> PROBLEM DETAILS
Restate, exactly and only, the lines from the first through the line containing "import math".

> SUPPLIED MATERIAL
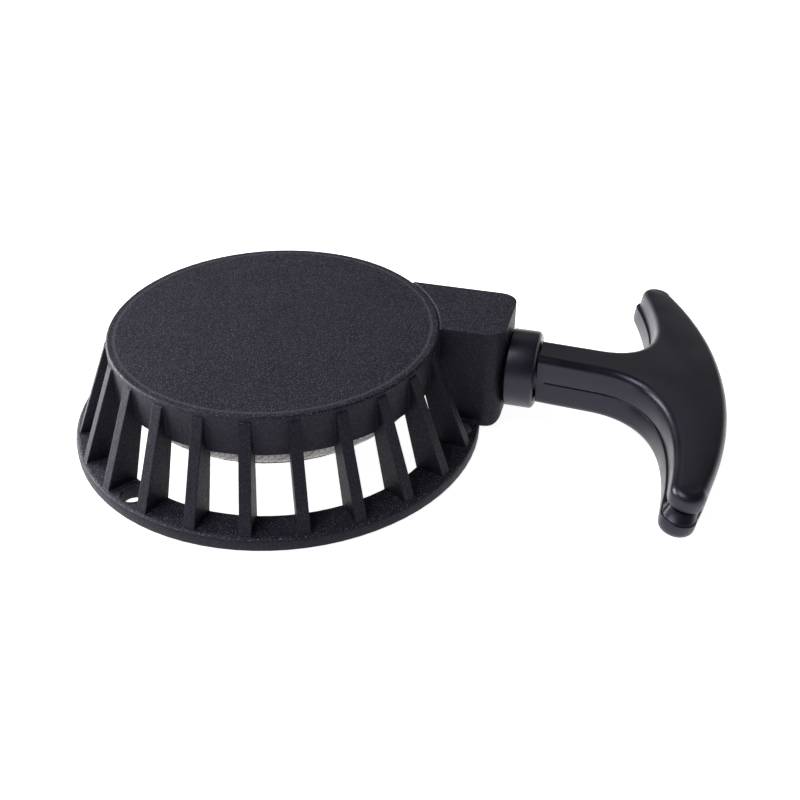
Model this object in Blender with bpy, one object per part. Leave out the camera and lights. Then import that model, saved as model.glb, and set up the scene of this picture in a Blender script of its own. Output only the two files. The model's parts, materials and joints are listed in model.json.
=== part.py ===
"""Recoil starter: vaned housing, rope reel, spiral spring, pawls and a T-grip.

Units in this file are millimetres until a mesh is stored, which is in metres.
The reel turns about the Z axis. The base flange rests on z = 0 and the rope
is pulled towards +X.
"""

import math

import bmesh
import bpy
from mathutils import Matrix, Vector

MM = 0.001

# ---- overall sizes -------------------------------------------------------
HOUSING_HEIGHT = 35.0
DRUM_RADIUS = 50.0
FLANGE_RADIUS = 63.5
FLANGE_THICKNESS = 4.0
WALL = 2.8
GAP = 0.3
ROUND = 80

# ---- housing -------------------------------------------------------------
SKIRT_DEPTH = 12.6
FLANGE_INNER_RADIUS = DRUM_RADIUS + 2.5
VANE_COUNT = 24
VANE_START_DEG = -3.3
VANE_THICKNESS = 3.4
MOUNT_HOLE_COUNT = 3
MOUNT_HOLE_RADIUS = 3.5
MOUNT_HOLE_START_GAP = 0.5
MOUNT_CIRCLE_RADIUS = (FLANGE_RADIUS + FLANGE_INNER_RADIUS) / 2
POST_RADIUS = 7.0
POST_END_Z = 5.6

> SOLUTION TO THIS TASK
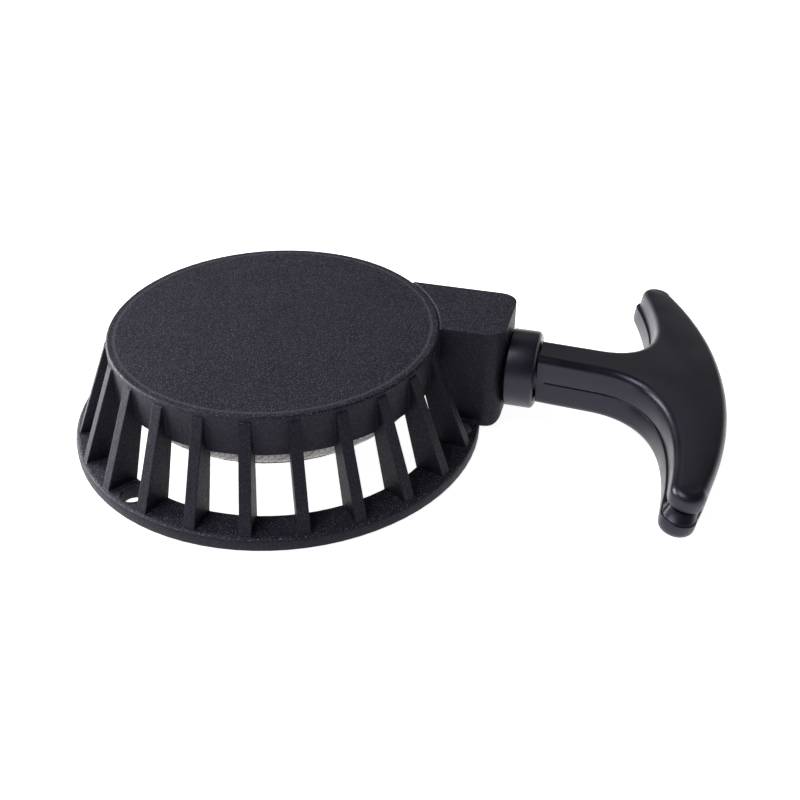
Model this object in Blender with bpy, one object per part. Leave out the camera and lights. Then import that model, saved as model.glb, and set up the scene of this picture in a Blender script of its own. Output only the two files. The model's parts, materials and joints are listed in model.json.
=== part.py ===
"""Recoil starter: vaned housing, rope reel, spiral spring, pawls and a T-grip.

Units in this file are millimetres until a mesh is stored, which is in metres.
The reel turns about the Z axis. The base flange rests on z = 0 and the rope
is pulled towards +X.
"""

import math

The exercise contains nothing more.